In short: The ancient record bears witness to beliefs and attitudes that would, over time, develop into the longstanding traditional communion praxis of both the Latin West and the Byzantine East. In the West, Communion on the tongue, kneeling, is the natural and suitable result of St. Cyril’s Eucharistic piety. The attempt to turn back the clock to antiquity — an antiquity, moreover, deceptively misrepresented and fictitiously reconstructed — is, in the end, nothing but a Trojan horse for Calvinistic sacramental theology.
What is at stake, therefore, is precisely those distinctively Catholic doctrines that a recent Pew Research survey indicates are rapidly eroding, even among those who still attend Mass. Cardinal Sarah, Bishop Schneider, and many others are pleading for a restoration of a traditional practice that emerged out of and reinforces the Catholic Faith. Will other Church leaders pay heed?

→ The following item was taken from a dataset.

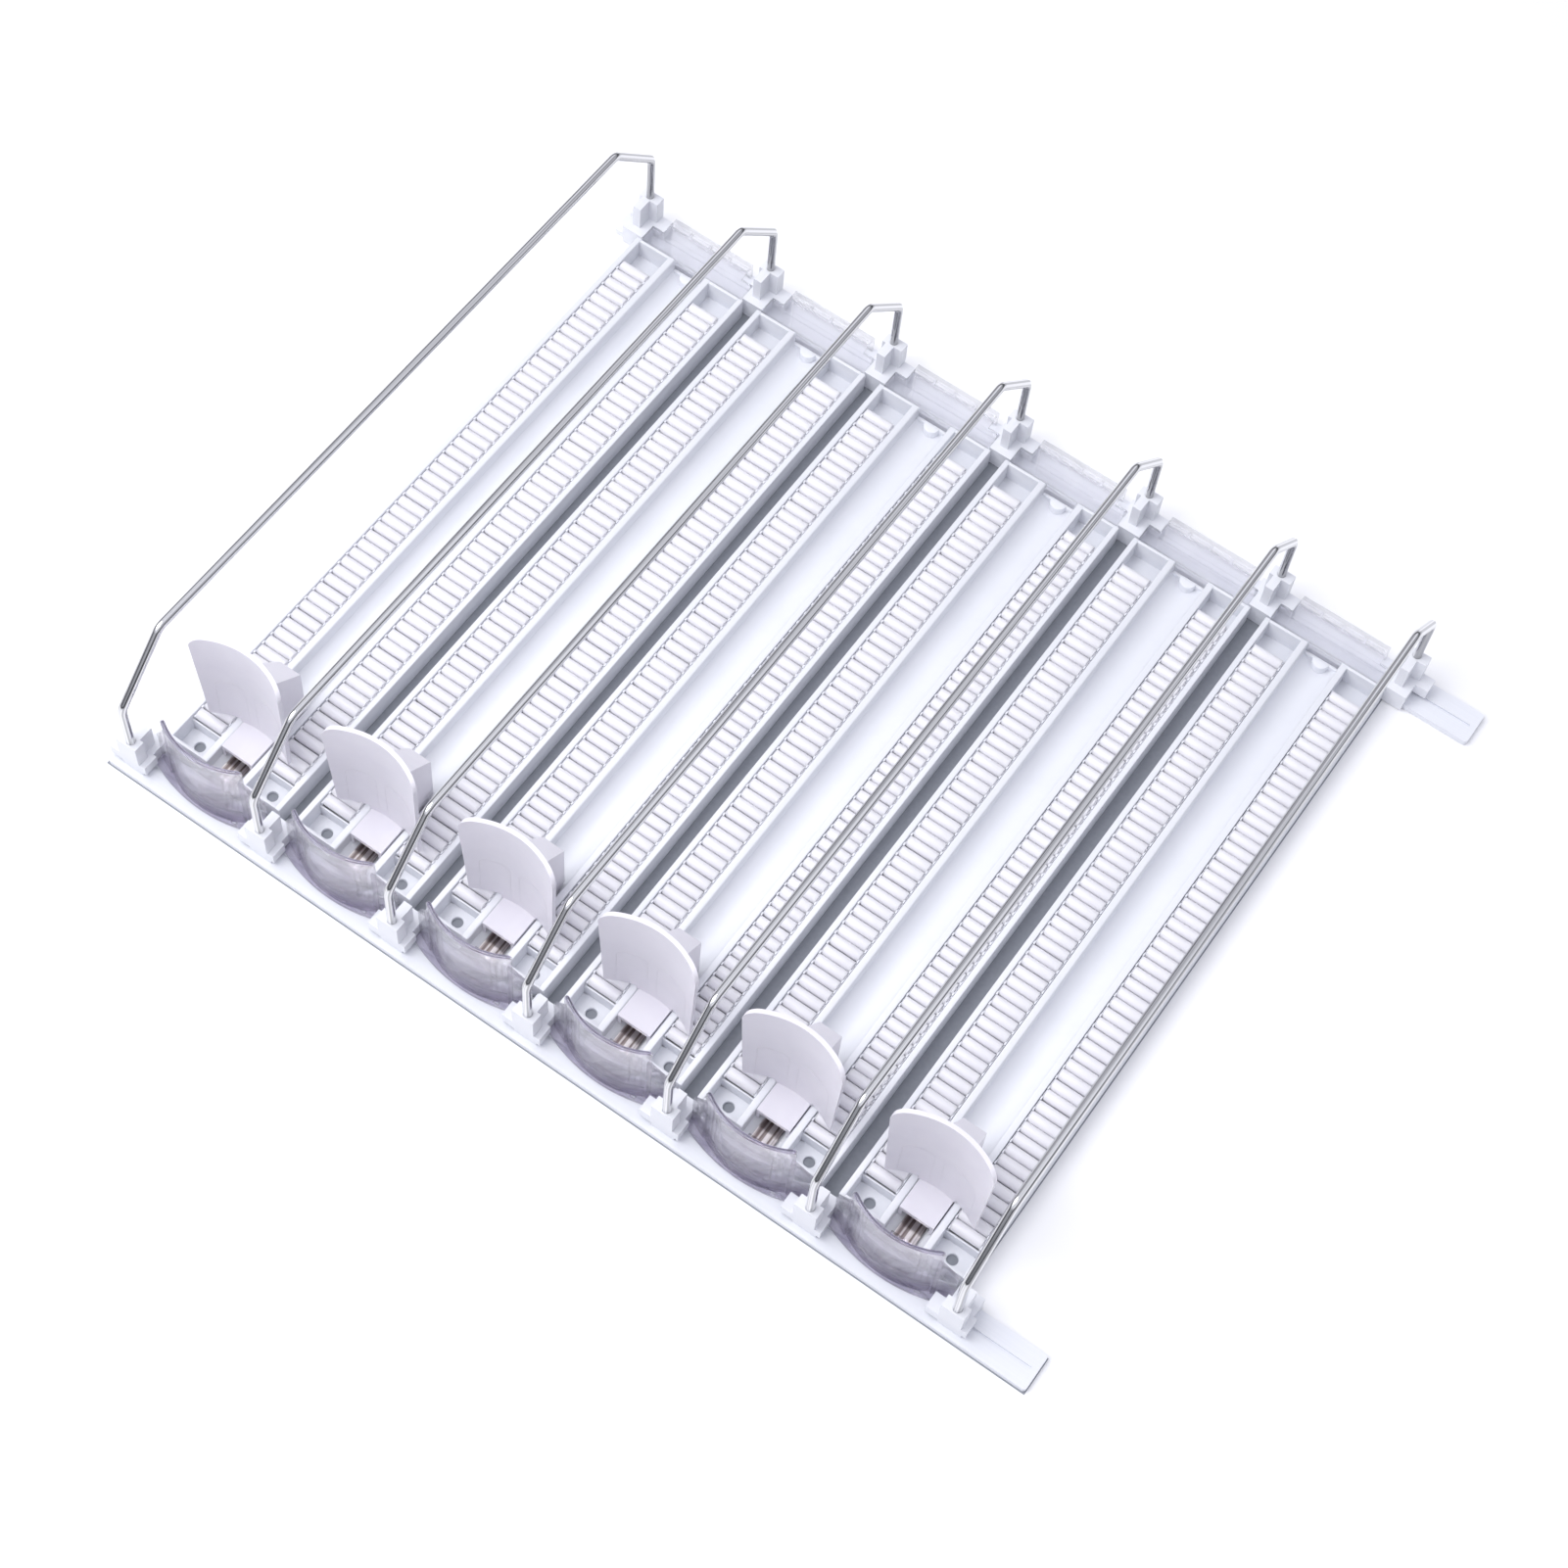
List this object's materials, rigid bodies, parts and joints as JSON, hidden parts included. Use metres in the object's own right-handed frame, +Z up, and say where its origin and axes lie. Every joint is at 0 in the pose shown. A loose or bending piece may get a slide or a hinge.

At the very least, right here and right now, every layman and laywoman can make a firm commitment, for the glory of God and the sanctification of their souls, always to receive Our Lord kneeling and on the tongue, at any and every Mass they attend, anywhere, at any time.
[1] Cyril of Jerusalem, Mystagogicae catecheses 5,21 (FC 7, 162 / The works of Cyril of Jerusalem, vol. 2, trans. by L.P. McCauley / A.A. Stephenson [The Fathers of the Church 64], 203).